No więc tu jest podobnie. Jak siadałem do Finneganów z całym bagażem przeczytanych opinii, recenzji oraz opracowań, czułem się jak pani Arroway w fotelu, który pasował do owej kosmicznej kapsuły jak świni kalesony. Gdzieś po kilkudziesięciu stronach zmagań iście olimpijskich (wymęczony jakby zawodnikowi sumo kazano ścigać się na setkę z Benem Jonsonem) otrząsnąłem się z tych wszystkich mądrych opinii i zaufałem panu J. Na tej kolejce można się utrzymać balansując swobodnie ciałem.
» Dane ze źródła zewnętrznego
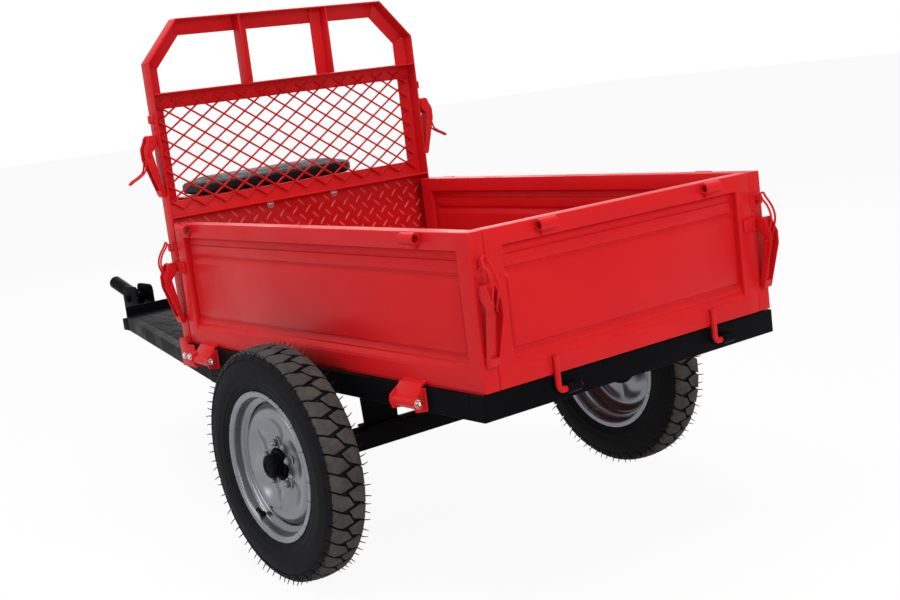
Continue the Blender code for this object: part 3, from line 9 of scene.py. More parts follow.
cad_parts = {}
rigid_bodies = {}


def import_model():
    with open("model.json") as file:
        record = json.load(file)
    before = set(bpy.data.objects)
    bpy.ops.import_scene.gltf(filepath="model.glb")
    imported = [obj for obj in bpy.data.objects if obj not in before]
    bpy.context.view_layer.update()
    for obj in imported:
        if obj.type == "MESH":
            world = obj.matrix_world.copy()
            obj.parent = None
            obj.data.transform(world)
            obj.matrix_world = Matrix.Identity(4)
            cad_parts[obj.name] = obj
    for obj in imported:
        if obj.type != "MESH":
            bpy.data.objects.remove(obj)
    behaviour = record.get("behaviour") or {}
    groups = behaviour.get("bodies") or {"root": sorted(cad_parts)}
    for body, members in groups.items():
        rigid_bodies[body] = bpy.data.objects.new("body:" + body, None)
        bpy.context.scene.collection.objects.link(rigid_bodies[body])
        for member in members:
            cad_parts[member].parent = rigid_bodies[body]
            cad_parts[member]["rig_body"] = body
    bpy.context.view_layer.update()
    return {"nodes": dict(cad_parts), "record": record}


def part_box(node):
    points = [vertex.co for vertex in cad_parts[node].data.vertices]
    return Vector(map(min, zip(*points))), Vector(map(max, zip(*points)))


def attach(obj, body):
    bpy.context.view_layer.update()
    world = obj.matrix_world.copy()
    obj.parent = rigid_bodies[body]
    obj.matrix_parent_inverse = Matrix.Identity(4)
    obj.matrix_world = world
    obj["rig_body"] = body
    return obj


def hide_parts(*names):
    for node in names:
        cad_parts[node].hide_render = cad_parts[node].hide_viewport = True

Lecz trzeba konstruktorowi zaufać bezgranicznie. Choć dalej nie jestem przekonany, że wiedział do końca, co czyni. Moja wiara w Joyce'a nie chwieje się co prawda, ale jestem w stanie lekko zanegować pielęgnowaną do tej pory "objawioną świętość" tej Księgi. Owszem, jest to rzecz, która rozstawia rozum po kątach i mówi mu: Nie masz tu nic do roboty, idź spać. Ale wzbraniam się mocno od twierdzenia, że udzieli ona jakichkolwiek odpowiedzi. Nie jest objawieniem, chyba, że czysto formalnym, literackim. Treść zdaje się tu być najmniej istotna, zważywszy także na to, że nie jesteśmy Irlandczykami, a to ich historią i kulturą Finnegans Wake nasiąknięte jest najbardziej. Uniwersalizm, mimo wszystko, zdaje się być nieco dalej.
Kilka lat temu Słomczyński chwalił się, że odnalazł klucz do Finnegans Wake. Wtedy na palcach jednej ręki można było policzyć ludzi, którzy rozbili się o ten tekst. A ja powiadam (w całkowitym wywyższeniu siebie samego), że ja także znalazłem klucz to Finneganów! Trzeba powiedzieć rozumowi, żeby poszedł spać. Nic tu po nim. Nie ma nic do roboty.
Ufam Joyce'owi. To mój bóg, a bogom się ufa. Potraktowałem jednak Księgę zbyt poważnie. Liczyłem, że doznam epifanii podczas czytania, niejednej zresztą. Jednocześnie zwątpiłem i zacząłem tonąć, jak Piotr, który, idąc po wodzie, zawahał się. A potem wyłączyłem rozum, wyciągnąłem dłonie i powiedziałem: Prowadź! W końcu to podstawa każdej wiary, a moja jest teraz silniejsza niż kiedykolwiek. Tak podejdźcie. Jeśli kiedykolwiek przyjdzie wam do głowy stanąć oko w oko z tekstem Finneganów, porzućcie wszelki rozum. Zapomnijcie o wszystkich mądrych opracowaniach Słomczyńskiego, Eco czy Bazarnik. Nie ma tego! Wyrzućcie to z głowy, jeśli byliście na tyle szaleni, aby to czytać. Finneganów nie sposób zrozumieć, więc po co psuć sobie zabawę próbowaniem? Nie idźmy tą drogą! Najlepiej jest przyłożyć oczy do pierwszego zdania (które, jak wszyscy wiedzą, jest środkiem ostatniego zdania, początkiem końca, idealnym kwadratowym kołem) jak, nie przymierzając, koła wagonika kolejki do szyn, i ruszyć do przodu. Nie rozumieć, a rozpostrzeć ramiona i rozdziawić gębę krztusząc się pędem powietrza w tej najbardziej popierdolonej jeździe literackiej od czasu eposu o Gilgameszu.
Wystarczy usiąść i powiedzieć: James, ufam Tobie!
Reszta wyda wam się marnowaniem papieru.